A posteriori error estimates and adaptivity for the discontinuous Galerkin solutions of nonlinear second-order initial-value problems

In this paper, we propose and analyze an efficient and reliable a posteriori error estimator of residual-type for the discontinuous Galerkin (DG) method applied to nonlinear second-order initial-value problems for ordinary differential equations. This estimator is simple, efficient, and asymptotically exact. We use our recent optimal L2 error estimates and superconvergence results of Baccouch [15] to show that the significant parts of the DG discretization errors are proportional to the (p+1)-degree right Radau polynomial, when polynomials of total degree not exceeding p are used. These new results allow us to construct a residual-based a posteriori error estimator which is obtained by solving a local residual problem with no initial condition on each element.
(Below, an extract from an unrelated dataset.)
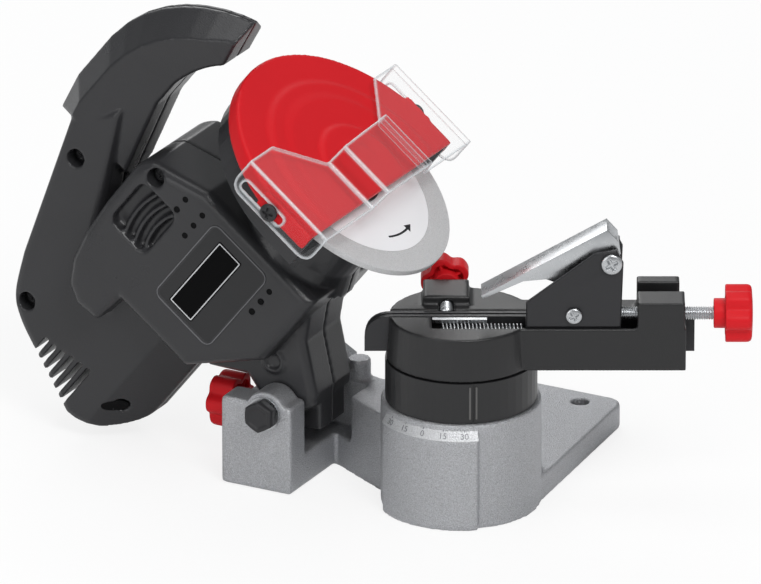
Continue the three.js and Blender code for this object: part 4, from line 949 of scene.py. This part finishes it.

We prove that, for smooth solutions, the proposed a posteriori error estimator converges to the actual error in the L2-norm with order of convergence p+2. Computational results indicate that the theoretical order of convergence is sharp. By adding the a posteriori error estimate to the DG solution, we obtain a post-processed approximation which superconverges with order p+2 in the L2-norm. Moreover, we demonstrate the effectiveness of the this error estimator. Finally, we present a local adaptive mesh refinement (AMR) procedure that makes use of our local a posteriori error estimate. Our proofs are valid for arbitrary regular meshes and for Pp polynomials with p≥1. Several numerical results are presented to validate the theoretical results.